Ever eccentric, he lived and worked in a room above the Oriel, and wandered the city, dressed like a tramp, searching skips and rubbish tips for materials, which he loaded into a shopping trolley that he brought with him everywhere. His pockets were filled with large amounts of cash and he was frequently robbed. He was, however, a canny self-promoter and sent work to well-known figures such as Princess Margaret of England, Princess Grace of Monaco, and Lord Erskine at Government House, Hillsborough. Cryptic in conversation, he became clear and decisive when speaking of his own work.
About 1994 he returned to Belfast and bought a house in 33 Tudor Place, Crumlin Road, a few hundred yards from Lyle St. He perhaps hoped to reconcile with his wife, who had returned to Northern Ireland with one daughter and was living near Derry.
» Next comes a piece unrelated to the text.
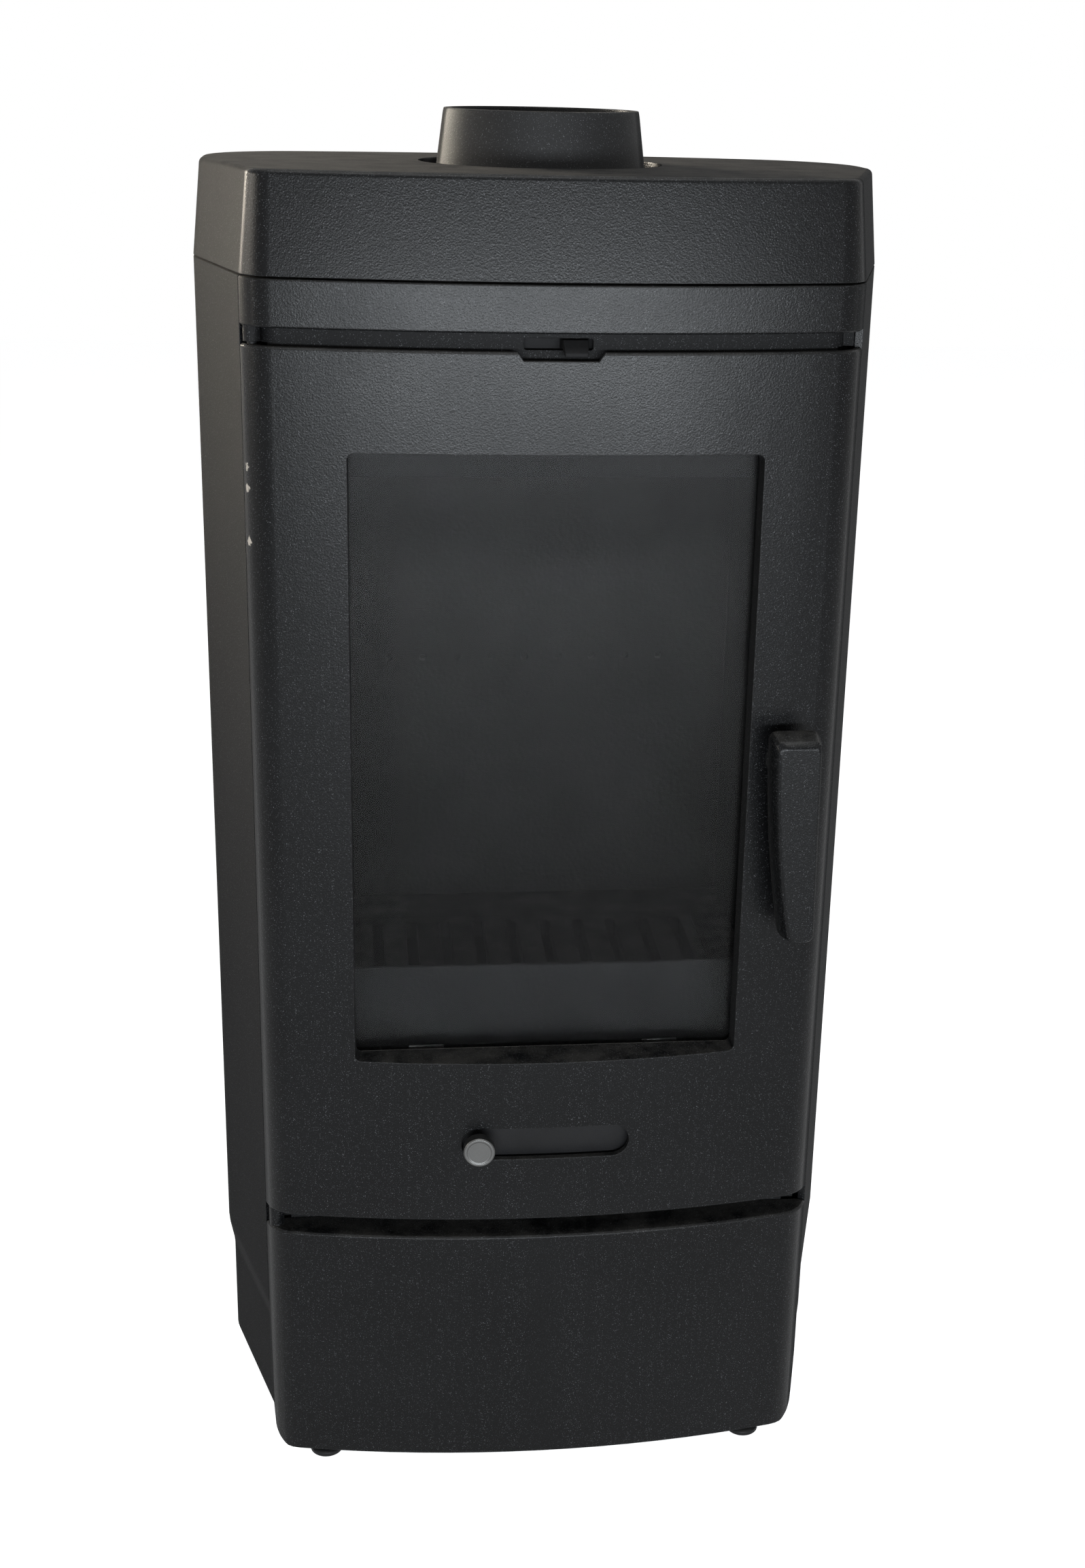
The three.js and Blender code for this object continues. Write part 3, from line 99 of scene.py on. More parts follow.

In 1998 the Eakin Gallery, Belfast, staged a large exhibition to mark his eightieth birthday. He died 28 January 1999 at home in Belfast, and was buried at Ballylesson Graveyard, Co. Down. Packets of money were found in his house, and solicitors traced eleven deposit accounts in banks in both jurisdictions. Lurid press articles speculated that he had left enormous sums; the actual amounts were stg£114,248 and IR£63,684. His work increased in value after his death and he continued to be assiduously collected and promoted by galleries.